All of the data needs to be repeated exactly.

-- start DATA SHOWN --

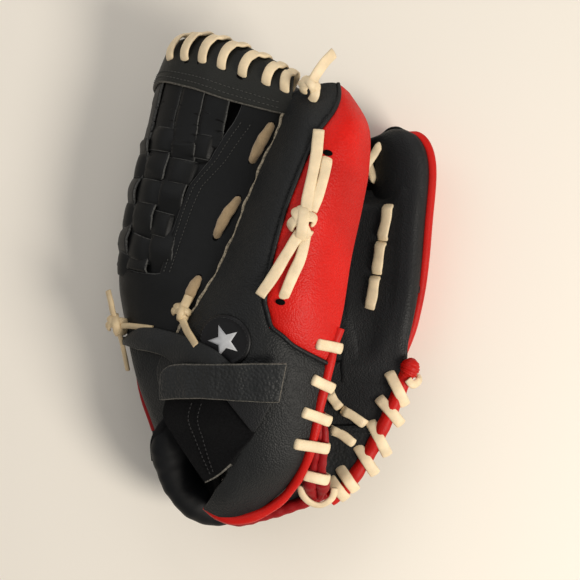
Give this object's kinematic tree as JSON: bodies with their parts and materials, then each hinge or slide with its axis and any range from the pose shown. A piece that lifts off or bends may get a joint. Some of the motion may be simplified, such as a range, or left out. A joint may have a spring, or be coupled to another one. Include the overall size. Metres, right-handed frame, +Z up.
{
  "type": "baseball glove",
  "caption": "Closed youth baseball glove for the left hand, with woven web, laced heel and thumb, finger stalls, and a hook-and-loop wrist strap.",
  "frame": {"origin": "middle of the base of the glove's bounding box, where the closed glove lies on its finger backs", "axes": "+Y from the wrist to the fingertips, +Z up through the closed glove from the finger side to the thumb side, +X towards the open side of the pocket"},
  "size_m": [0.1904, 0.288, 0.114],
  "materials": {
    "charcoal_leather": "pebbled, slightly glossy synthetic leather",
    "red_leather": "pebbled red synthetic leather",
    "dark_red_leather": "soft dark red binding",
    "black_leather": "smooth black leather with a soft sheen",
    "cream_lace": "smooth cream rawhide lace",
    "tan_lace": "suede side of a tan lace",
    "emblem_rubber": "flat black moulded patch",
    "loop_fabric": "fuzzy black hook-and-loop tape",
    "lining_cloth": "smooth black padded lining",
    "felt_padding": "pressed felt"
  },
  "bodies": {
    "fingers_side": {"palm_leather": "black_leather", "palm_patch": "charcoal_leather", "palm_pad": "felt_padding", "palm_lining": "lining_cloth", "palm_fold": "black_leather", "index_back": "charcoal_leather", "middle_back": "charcoal_leather", "ring_back": "charcoal_leather", "pinky_back": "red_leather", "finger_welt": "black_leather", "hand_back_panel": "charcoal_leather", "side_gusset": "charcoal_leather", "wrist_rim": "lining_cloth", "wrist_roll": "lining_cloth", "heel_binding": "dark_red_leather", "pinky_binding": "red_leather", "pinky_heel_lace": "cream_lace", "palm_lace": "cream_lace", "pinky_loop_lace": "cream_lace", "finger_lace": "cream_lace", "web_index_panel": "charcoal_leather", "web_weave": "charcoal_leather", "web_rail": "charcoal_leather", "rail_lace": "cream_lace", "side_knot": "tan_lace"},
    "thumb_side": {"thumb_back_panel": "charcoal_leather", "thumb_outer_panel": "red_leather", "thumb_piping": "black_leather", "thumb_front_leather": "black_leather", "thumb_pad": "felt_padding", "thumb_lining": "lining_cloth", "thumb_binding": "red_leather", "thumb_heel_lace": "cream_lace", "wrist_binding": "red_leather", "thumb_loop_lace": "cream_lace", "emblem_patch": "emblem_rubber", "web_thumb_panel": "charcoal_leather", "web_thumb_lace": "tan_lace", "tip_knot": "cream_lace", "strap_band": "charcoal_leather", "strap_flap": "black_leather", "strap_loop_panel": "loop_fabric"},
    "strap_tab": {"strap_tab": "charcoal_leather", "tab_hook_pad": "loop_fabric"}
  },
  "joints": [
    {"name": "pocket_hinge", "type": "hinge", "parent": "fingers_side", "child": "thumb_side", "pos_m": [-0.00395, -0.12152, 0.058], "axis": [0.2345, -0.9721, 0], "range_deg": [-4, 18], "deforming": ["web_weave", "web_rail", "rail_lace", "side_gusset", "palm_fold"]},
    {"name": "strap_peel", "type": "hinge", "parent": "thumb_side", "child": "strap_tab", "pos_m": [-0.05895, -0.05452, 0.0775], "axis": [0, -1, 0], "range_deg": [0, 100]}
  ]
}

-- end DATA SHOWN --

■ **REPLY**
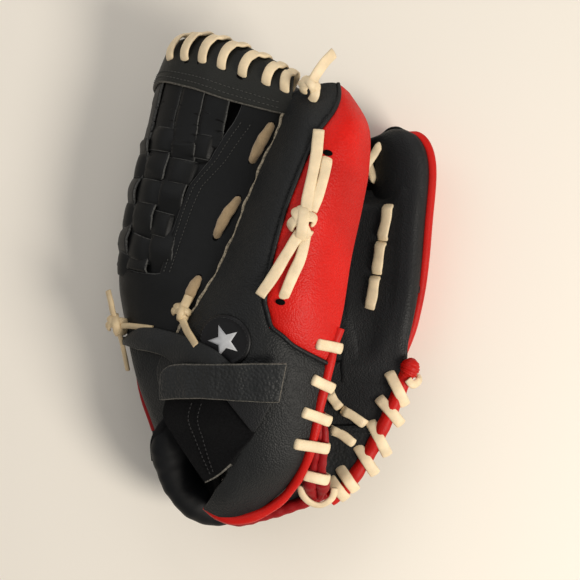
Give this object's kinematic tree as JSON: bodies with their parts and materials, then each hinge or slide with its axis and any range from the pose shown. A piece that lifts off or bends may get a joint. Some of the motion may be simplified, such as a range, or left out. A joint may have a spring, or be coupled to another one. Include the overall size. Metres, right-handed frame, +Z up.
{
  "type": "baseball glove",
  "caption": "Closed youth baseball glove for the left hand, with woven web, laced heel and thumb, finger stalls, and a hook-and-loop wrist strap.",
  "frame": {"origin": "middle of the base of the glove's bounding box, where the closed glove lies on its finger backs", "axes": "+Y from the wrist to the fingertips, +Z up through the closed glove from the finger side to the thumb side, +X towards the open side of the pocket"},
  "size_m": [0.1904, 0.288, 0.114],
  "materials": {
    "charcoal_leather": "pebbled, slightly glossy synthetic leather",
    "red_leather": "pebbled red synthetic leather",
    "dark_red_leather": "soft dark red binding",
    "black_leather": "smooth black leather with a soft sheen",
    "cream_lace": "smooth cream rawhide lace",
    "tan_lace": "suede side of a tan lace",
    "emblem_rubber": "flat black moulded patch",
    "loop_fabric": "fuzzy black hook-and-loop tape",
    "lining_cloth": "smooth black padded lining",
    "felt_padding": "pressed felt"
  },
  "bodies": {
    "fingers_side": {"palm_leather": "black_leather", "palm_patch": "charcoal_leather", "palm_pad": "felt_padding", "palm_lining": "lining_cloth", "palm_fold": "black_leather", "index_back": "charcoal_leather", "middle_back": "charcoal_leather", "ring_back": "charcoal_leather", "pinky_back": "red_leather", "finger_welt": "black_leather", "hand_back_panel": "charcoal_leather", "side_gusset": "charcoal_leather", "wrist_rim": "lining_cloth", "wrist_roll": "lining_cloth", "heel_binding": "dark_red_leather", "pinky_binding": "red_leather", "pinky_heel_lace": "cream_lace", "palm_lace": "cream_lace", "pinky_loop_lace": "cream_lace", "finger_lace": "cream_lace", "web_index_panel": "charcoal_leather", "web_weave": "charcoal_leather", "web_rail": "charcoal_leather", "rail_lace": "cream_lace", "side_knot": "tan_lace"},
    "thumb_side": {"thumb_back_panel": "charcoal_leather", "thumb_outer_panel": "red_leather", "thumb_piping": "black_leather", "thumb_front_leather": "black_leather", "thumb_pad": "felt_padding", "thumb_lining": "lining_cloth", "thumb_binding": "red_leather", "thumb_heel_lace": "cream_lace", "wrist_binding": "red_leather", "thumb_loop_lace": "cream_lace", "emblem_patch": "emblem_rubber", "web_thumb_panel": "charcoal_leather", "web_thumb_lace": "tan_lace", "tip_knot": "cream_lace", "strap_band": "charcoal_leather", "strap_flap": "black_leather", "strap_loop_panel": "loop_fabric"},
    "strap_tab": {"strap_tab": "charcoal_leather", "tab_hook_pad": "loop_fabric"}
  },
  "joints": [
    {"name": "pocket_hinge", "type": "hinge", "parent": "fingers_side", "child": "thumb_side", "pos_m": [-0.00395, -0.12152, 0.058], "axis": [0.2345, -0.9721, 0], "range_deg": [-4, 18], "deforming": ["web_weave", "web_rail", "rail_lace", "side_gusset", "palm_fold"]},
    {"name": "strap_peel", "type": "hinge", "parent": "thumb_side", "child": "strap_tab", "pos_m": [-0.05895, -0.05452, 0.0775], "axis": [0, -1, 0], "range_deg": [0, 100]}
  ]
}